Above: Baltimore’s Mount Vernon, a nice place in Baltimore to stroll with your beloved.

If you’re looking for something to love about the city on Valentine’s Day weekend – check out this romance-themed tour of Mount Vernon taking place on Sunday, organized by Baltimore Heritage.

It’s their 16th annual “Mount Vernon Love Stories Historic Valentine’s Day Walking Tour” of “Baltimore’s most romantic neighborhood,” led by historian – and frequent Brew commenter! – James Hunt.

The tour starts with a look inside Ambassador Theodore Marburg’s mansion at 14 West Mount Vernon Place, which Agora Publishing has wonderfully restored.

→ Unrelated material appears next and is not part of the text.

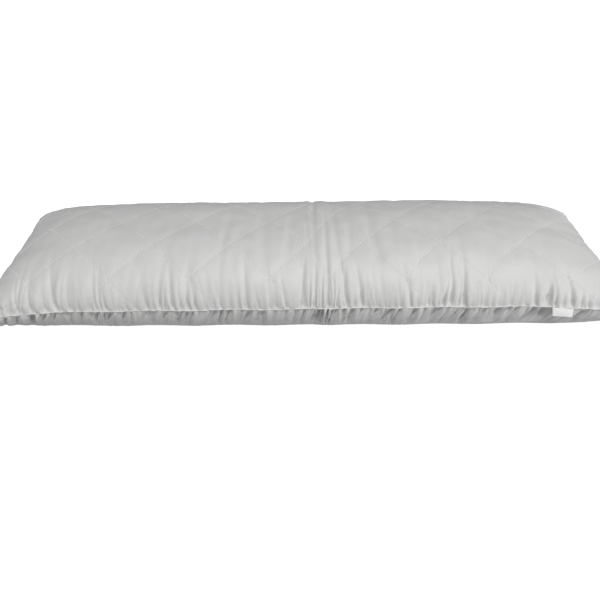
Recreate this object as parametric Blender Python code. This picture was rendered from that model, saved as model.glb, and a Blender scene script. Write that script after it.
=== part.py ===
"""A long quilted body pillow, lying on its back.

Metres, +Z up. The origin is on the surface it rests on, under its middle. +X runs along its
length and -Y is its front, the long side with the label. The two panels are described in cloth
coordinates, u along and v across the flat panel, and each point of the cloth is then placed on
the filled form by its distance along it.
"""

import math

import bmesh
import bpy
import numpy as np
from mathutils import Vector

# The panels before filling.
CLOTH_LENGTH = 1.40
CLOTH_WIDTH = 0.45

# The filled form.
LENGTH = 1.385  # from ear to ear, before their tips are rounded
WIDTH = 0.435  # the same across
END_DRAW_IN = 0.042  # of each short end at its middle
SIDE_DRAW_IN = 0.030  # of each long side at its waist
END_CURVE = 2.3  # the higher, the nearer the corner the short end flares
SIDE_CURVE = 10  # the same for a long side
TIP_ROUNDING = 0.010
TIP_CURVE = 40  # the higher, the smaller the part of a corner that is rounded
SEAM_HEIGHT = 0.062  # of the edge seam over the floor
SEAM_RISE = 0.003  # from the middle to the right end, and as much down to the left
EAR_DROP = 0.022  # how much lower the seam lies at the corners
EAR_CURVE = 14  # the higher, the nearer the corners it falls
CROWN = 0.099  # of the top face over the seam
CROWN_END = 7.2  # the higher, the steeper the crown ends towards the short ends
CROWN_SIDE = 2.3  # and towards the long sides
BELLY = 0.118  # how far the underside would hang below the seam if nothing held it up
BELLY_RISE = 0.014  # more at the right end, and as much less at the left
BELLY_SIDE = 2.6
CONTACT_SOFTNESS = 0.007  # the higher, the more gently the underside meets the floor
RESTING_LENGTH = 1.10  # of the cloth that lies dead flat, from corner to corner
RESTING_WIDTH = 0.25
RESTING_WAIST = 0.2  # the share of that by which its edges bow in between the corners
CLEARANCE = 0.0008  # between the floor and the cloth round it
LIP = 0.003  # the turned seam stands out this far, and is as thick

# The quilting: stitched lines in both diagonal directions.
QUILT_PITCH = 0.163  # from crossing to crossing, along and across
QUILT_STEPS = 8  # mesh steps from crossing to crossing
LEAST_STEP = 0.4  # of such a step: no mesh line lies nearer to the seam
QUILT_DEPTH = 0.005  # of a stitched line under a diamond's middle
QUILT_ROUNDNESS = 0.5  # the lower, the sharper the channel
QUILT_FADE = 0.04  # the channels fade out over this much cloth at the seam
QUILT_SLACK = 0.10  # and where the form is thinner than about this share of its crown
QUILT_PULL = 0.003  # the stitched lines draw the seam in this far where they meet it

# Where the pillow was folded, the cloth lies in soft troughs across it.
FOLDS = (
    dict(u=-0.098, depth=0.0030, width=0.024),
    dict(u=0.030, depth=0.0060, width=0.020),
    dict(u=0.105, depth=0.0030, width=0.018),
    dict(u=0.190, depth=0.0045, width=0.020),
)
# The cloth that they take up between start and end, which draws in what lies beyond.
TAKE_UP = dict(start=-0.03, end=0.14, depth=0.052, fade=6)

# The label: a tape folded double, its ends sewn into the front seam.
LABEL_PLACE = 0.5585  # of its middle, in cloth coordinates
LABEL_WIDTH = 0.043
LABEL_HEIGHT = 0.0175
LABEL_TAPER = 0.08  # how much narrower it is at its fold
LABEL_THICKNESS = 0.0012
LABEL_LEAN = math.radians(62)  # of its face from the floor
LABEL_BOW = 0.0012  # its middle stands this far out of its plane
LABEL_GAP = 0.0005
LABEL_STEPS_ACROSS = 8
LABEL_STEPS_DOWN = 4

CURVE_SAMPLES = 241


def clear_scene():
    for old in list(bpy.data.objects):
        bpy.data.objects.remove(old)


def cloth_material(name, colour, roughness):
    material = bpy.data.materials.new(name)
    material.use_nodes = True
    shader = material.node_tree.nodes["Principled BSDF"]
    shader.inputs["Base Color"].default_value = (*colour, 1)
    shader.inputs["Roughness"].default_value = roughness
    shader.inputs["Metallic"].default_value = 0
    return material


def add_object(name, mesh, material):
    data = bpy.data.meshes.new(name)
    mesh.to_mesh(data)
    mesh.free()
    data.shade_smooth()
    data.materials.append(material)
    made = bpy.data.objects.new(name, data)
    bpy.context.collection.objects.link(made)
    return made


def dome(place, power):
    """The height of a filled section, 1 in the middle and 0 at its edges."""
    return math.sqrt(max(0.0, 1 - abs(place) ** power))


def fold_depth(u):
    return sum(row["depth"] * math.exp(-(((u - row["u"]) / row["width"]) ** 2)) for row in FOLDS)


def taken_up(u, s):
    """How far the folds draw the cloth at u back towards them; it fades out at the ears."""
    share = max(0.0, min(1.0, (u - TAKE_UP["start"]) / (TAKE_UP["end"] - TAKE_UP["start"])))
    return TAKE_UP["depth"] * share**2 * (3 - 2 * share) * (1 - abs(s) ** TAKE_UP["fade"])


def place_by_distance(share, half_width, height, power):
    """Where a share of the way along the cloth lies on a domed section, from -1 to 1."""
    out = np.sin(np.linspace(0, math.pi / 2, CURVE_SAMPLES))
    rise = height * np.sqrt(1 - out**power)
    steps = np.hypot(np.diff(out * half_width), np.diff(rise))
    along = np.concatenate([[0], np.cumsum(steps)])
    return math.copysign(float(np.interp(abs(share) * along[-1], along, out)), share)


def outline(s, t):
    """Half the length and half the width of the plan at shares s along and t across."""
    tip = TIP_ROUNDING * abs(s * t) ** TIP_CURVE
    half_length = LENGTH / 2 - END_DRAW_IN * (1 - abs(t) ** END_CURVE) - tip
    half_width = WIDTH / 2 - SIDE_DRAW_IN * (1 - abs(s) ** SIDE_CURVE) - tip
    return half_length, half_width


def seam_height(s, t):
    return SEAM_HEIGHT + SEAM_RISE * s - EAR_DROP * abs(s) ** EAR_CURVE * t**2


def channel_depth(u, v):
    """How far the stitching pulls the cloth in: most on the lines, nothing mid diamond."""
    falling = abs(math.cos(math.pi * (u + v) / QUILT_PITCH))
    rising = abs(math.cos(math.pi * (u - v) / QUILT_PITCH))
    to_seam = min(CLOTH_LENGTH / 2 - abs(u), CLOTH_WIDTH / 2 - abs(v))
    fade = min(1.0, to_seam / QUILT_FADE)
    return QUILT_DEPTH * (1 - (falling * rising) ** QUILT_ROUNDNESS) * fade


def lies_flat(u, v):
    """Whether the cloth is pressed against the floor at u, v."""
    along = min(1.0, 2 * abs(u) / RESTING_LENGTH)
    across = min(1.0, 2 * abs(v) / RESTING_WIDTH)
    return (
        along < 1 - RESTING_WAIST * (1 - across**2) and across < 1 - RESTING_WAIST * (1 - along**2)
    )


def panel_point(u, v, side):
    """A point of the cloth on the filled form; side is 1 on top and -1 underneath."""
    share_u = max(-1.0, min(1.0, u / (CLOTH_LENGTH / 2 - LIP)))
    share_v = max(-1.0, min(1.0, v / (CLOTH_WIDTH / 2 - LIP)))
    across = dome(place_by_distance(share_v, WIDTH / 2, CROWN, CROWN_SIDE), CROWN_SIDE)
    s = place_by_distance(share_u, LENGTH / 2, CROWN * across, CROWN_END)
    swell = dome(s, CROWN_END)
    t = place_by_distance(share_v, WIDTH / 2, CROWN * swell, CROWN_SIDE)

    half_length, half_width = outline(s, t)
    half_length -= QUILT_PULL * math.cos(math.pi * v / QUILT_PITCH) ** 2
    half_width -= QUILT_PULL * math.cos(math.pi * u / QUILT_PITCH) ** 2
    inset_x = 0 if abs(u) >= CLOTH_LENGTH / 2 else LIP
    inset_y = 0 if abs(v) >= CLOTH_WIDTH / 2 else LIP
    x = s * (half_length - inset_x) - taken_up(u, s)
    y = t * (half_width - inset_y)

    seam = seam_height(s, t) + side * LIP / 2
    full = swell * dome(t, CROWN_SIDE if side > 0 else BELLY_SIDE)
    if full == 0:
        return Vector((x, y, seam))
    pulled_in = channel_depth(u, v) * full / (full + QUILT_SLACK)
    pulled_in += fold_depth(u) * full
    if side > 0:
        return Vector((x, y, seam + CROWN * full - pulled_in))
    if lies_flat(u, v):
        return Vector((x, y, 0))
    hang = seam - (BELLY + BELLY_RISE * s) * full + pulled_in
    lift = (hang + math.hypot(hang, CONTACT_SOFTNESS * full)) / 2
    return Vector((x, y, lift + CLEARANCE * full))


def cloth_stations(size):
    """Mesh lines across a panel: through every crossing of the quilting, and at the seam."""
    step = QUILT_PITCH / QUILT_STEPS
    count = int((size / 2 - LIP) / step - LEAST_STEP)
    inner = [step * k for k in range(-count, count + 1)]
    lip = [size / 2 - LIP, size / 2]
    return [-lip[1], -lip[0], *inner, *lip]


def splits_rising(u, v):
    """Whether the stitched line nearest to a face's middle is a rising one."""
    falling = abs(math.cos(math.pi * (u + v) / QUILT_PITCH))
    rising = abs(math.cos(math.pi * (u - v) / QUILT_PITCH))
    return rising < falling


def build_pillow(material):
    us, vs = cloth_stations(CLOTH_LENGTH), cloth_stations(CLOTH_WIDTH)
    mesh = bmesh.new()
    top, low = (
        [[mesh.verts.new(panel_point(u, v, side)) for v in vs] for u in us] for side in (1, -1)
    )
    for i in range(len(us) - 1):
        for j in range(len(vs) - 1):
            rising = splits_rising((us[i] + us[i + 1]) / 2, (vs[j] + vs[j + 1]) / 2)
            for grid in (top, low):
                a, b, c, d = grid[i][j], grid[i + 1][j], grid[i + 1][j + 1], grid[i][j + 1]
                for face in ((a, b, c), (a, c, d)) if rising else ((a, b, d), (b, c, d)):
                    mesh.faces.new(face if grid is top else face[::-1])

    last_i, last_j = len(us) - 1, len(vs) - 1
    rim = [(i, 0) for i in range(last_i)] + [(last_i, j) for j in range(last_j)]
    rim += [(i, last_j) for i in range(last_i, 0, -1)] + [(0, j) for j in range(last_j, 0, -1)]
    for (i, j), (k, m) in zip(rim, rim[1:] + rim[:1]):
        mesh.faces.new((low[i][j], low[k][m], top[k][m], top[i][j]))
    return add_object("pillow", mesh, material)


def build_label(material):
    """A folded tape that leans out from the top edge of the front seam."""
    left, right = (
        panel_point(LABEL_PLACE + sign * LABEL_WIDTH / 2, -CLOTH_WIDTH / 2, 1) for sign in (-1, 1)
    )
    root = (left + right) / 2
    along = (right - left).normalized()
    outward = along.cross(Vector((0, 0, 1))).normalized()
    down = outward * math.cos(LABEL_LEAN) - Vector((0, 0, math.sin(LABEL_LEAN)))
    normal = along.cross(down) * -1
    root += outward * (LABEL_GAP + LABEL_THICKNESS / 2)

    mesh = bmesh.new()
    faces = []
    for side in (1, -1):
        rows = []
        for k in range(LABEL_STEPS_DOWN + 1):
            fall = k / LABEL_STEPS_DOWN
            width = LABEL_WIDTH * (1 - LABEL_TAPER * fall)
            rows.append([])
            for j in range(LABEL_STEPS_ACROSS + 1):
                across = j / LABEL_STEPS_ACROSS - 0.5
                bow = LABEL_BOW * math.sin(math.pi * fall) * (1 - (2 * across) ** 2)
                point = root + along * (across * width) + down * (fall * LABEL_HEIGHT)
                point += normal * (bow + side * LABEL_THICKNESS / 2)
                rows[-1].append(mesh.verts.new(point))
        faces.append(rows)
    front, back = faces
    for k in range(LABEL_STEPS_DOWN):
        for j in range(LABEL_STEPS_ACROSS):
            for rows, turn in ((front, 1), (back, -1)):
                corners = (rows[k][j], rows[k + 1][j], rows[k + 1][j + 1], rows[k][j + 1])
                mesh.faces.new(corners[::turn])
    last_k, last_j = LABEL_STEPS_DOWN, LABEL_STEPS_ACROSS
    edge = [(k, 0) for k in range(last_k)] + [(last_k, j) for j in range(last_j)]
    edge += [(k, last_j) for k in range(last_k, 0, -1)] + [(0, j) for j in range(last_j, 0, -1)]
    for (i, j), (k, m) in zip(edge, edge[1:] + edge[:1]):
        mesh.faces.new((back[i][j], back[k][m], front[k][m], front[i][j]))
    return add_object("label", mesh, material)


clear_scene()
build_pillow(cloth_material("microfibre", (0.80, 0.80, 0.79), 0.75))
build_label(cloth_material("label tape", (0.90, 0.90, 0.89), 0.55))
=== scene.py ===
"""The looks of the quilted body pillow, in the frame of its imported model.

Metres, +Z up, +X along the pillow, -Y its front. The cloth is described in cloth coordinates,
u along and v across the flat panel. The filled form repeats the model's own sizes, so that every
stitched line and pucker lies where the cloth would carry it. The lip of the seam and the depth of
the quilting are the cloth's own: they are finer here than the model's solids carry them.
"""

import math

import bpy
import numpy as np
from mathutils import Matrix, Vector


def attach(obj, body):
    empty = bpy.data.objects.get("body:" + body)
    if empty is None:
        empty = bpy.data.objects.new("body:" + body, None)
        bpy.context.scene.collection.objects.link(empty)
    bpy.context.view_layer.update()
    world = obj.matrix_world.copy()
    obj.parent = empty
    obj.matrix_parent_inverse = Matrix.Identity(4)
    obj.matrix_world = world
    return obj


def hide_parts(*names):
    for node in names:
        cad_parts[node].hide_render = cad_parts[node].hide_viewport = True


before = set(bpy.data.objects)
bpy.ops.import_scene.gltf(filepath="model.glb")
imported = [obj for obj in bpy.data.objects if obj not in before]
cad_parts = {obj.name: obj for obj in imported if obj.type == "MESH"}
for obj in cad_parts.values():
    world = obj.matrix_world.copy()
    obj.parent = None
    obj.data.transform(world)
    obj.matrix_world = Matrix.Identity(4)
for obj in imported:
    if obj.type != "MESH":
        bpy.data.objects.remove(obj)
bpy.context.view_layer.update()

# The panels before filling.
CLOTH_LENGTH = 1.40
CLOTH_WIDTH = 0.45

# The filled form, as in the model.
LENGTH = 1.385
WIDTH = 0.435
END_DRAW_IN = 0.042
SIDE_DRAW_IN = 0.030
END_CURVE = 2.3
SIDE_CURVE = 10
TIP_ROUNDING = 0.010
TIP_CURVE = 40
SEAM_HEIGHT = 0.062
SEAM_RISE = 0.003
EAR_DROP = 0.022
EAR_CURVE = 14
CROWN = 0.099
CROWN_END = 7.2
CROWN_SIDE = 2.3
BELLY = 0.118
BELLY_RISE = 0.014
BELLY_SIDE = 2.6
CONTACT_SOFTNESS = 0.007
LIP = 0.003
QUILT_PITCH = 0.163
QUILT_ROUNDNESS = 0.30
QUILT_FADE = 0.04
QUILT_SLACK = 0.10
QUILT_PULL = 0.003
TAKE_UP = dict(start=-0.03, end=0.14, depth=0.052, fade=6)
CURVE_SAMPLES = 481
FULLNESS_LEVELS = 61
LEVEL_MARGIN = 1e-9

QUILT_DEPTH = 0.0018
FLOOR_FADE = 0.022  # the underside's relief fades out below this height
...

Go to this link to sign up for  either of two tours, at 11 a.m. and 1 p.m.. Admission is $15 per person.

Here’s how Baltimore Heritage blurbs the sort of sights you’ll see and the romance-themed tales your guide will tell.

For two centuries, Mount Vernon has seen spectacular love stories, bitter feuds, and more than a few juicy trysts. The neighborhood’s earliest days include patriot and original Mount Vernon landowner John Eager Howard marrying a charming young Philadelphian, Margaret “Peggy” Chew, after her first love was hanged for treason in a plot that involved Benedict Arnold. Fast forward 200 years and Mount Vernon saw a 20th century graduate of its Baltimore School for the Arts, actress Jada Pinkett Smith, fall in love with and marry another noted Philadelphian, actor Will Smith.

In between these two sets of lovers are the royal tales of Betsy Patterson Bonaparte, who died wealthy but bitter in Mount Vernon years after an annulled marriage to Napoleon’s brother Jerome, and Bessie Wallis Warfield, who was christened in a neighborhood church (just across the street from where Betsy died) and grew up to become the Duchess of Windsor. Not to be outdone by royalty, some of Baltimore’s most storied authors have ties to Mt. Vernon along with their beautiful, sad marriages, including Edgar Allan Poe, H.L. Mencken, and F. Scott Fitzgerald. And of course the rich and famous of Baltimore’s Gilded Age include more than a few with off-beat love lives. Please join us and historian Jamie Hunt as we uncover historic loves won and lost in Baltimore’s great Mt. Vernon neighborhood. The tour will start with a look inside Ambassador Theodore Marburg’s mansion at 14 West Mount Vernon Place, which Agora Publishing has wonderfully restored.